Release dates and formats for "Fade into You"
Region: Date; Format(s); Label(s); Ref.
United States: September 1993; Modern rock radio; Capitol
April 1994: CD
United Kingdom: August 15, 1994; 10-inch vinyl; CD;
Australia: October 10, 1994; CD; cassette;

==Cover versions==
- The Irish rock band Inhaler released a cover of the song in 2020.
- American indie singer Perfume Genius released a cover of the song in 2020.
- The American emo band American Football released a cover of the song with singer Miya Folick in 2022.
- The Australian singer Mallrat released a cover of the song in 2022.
- The American rock band Sponge released a cover of the song in 2024.

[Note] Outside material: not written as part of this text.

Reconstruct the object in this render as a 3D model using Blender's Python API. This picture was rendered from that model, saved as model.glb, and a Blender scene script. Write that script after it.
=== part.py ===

- The Australian alt rock band the Rubens released a cover of the song in 2024.

==Usage in media==
In 2013, Vulture named "Fade into You" the most overused song in film and television, giving examples such as Gilmore Girls, CSI: Crime Scene Investigation, The Following, Psych, Starship Troopers and End of Watch. The song was used in several additional films and television shows, such as Showtime's Yellowjackets, Netflix's Virgin River, Hulu's Dopesick, and Amazon Prime Video's Catherine Called Birdy.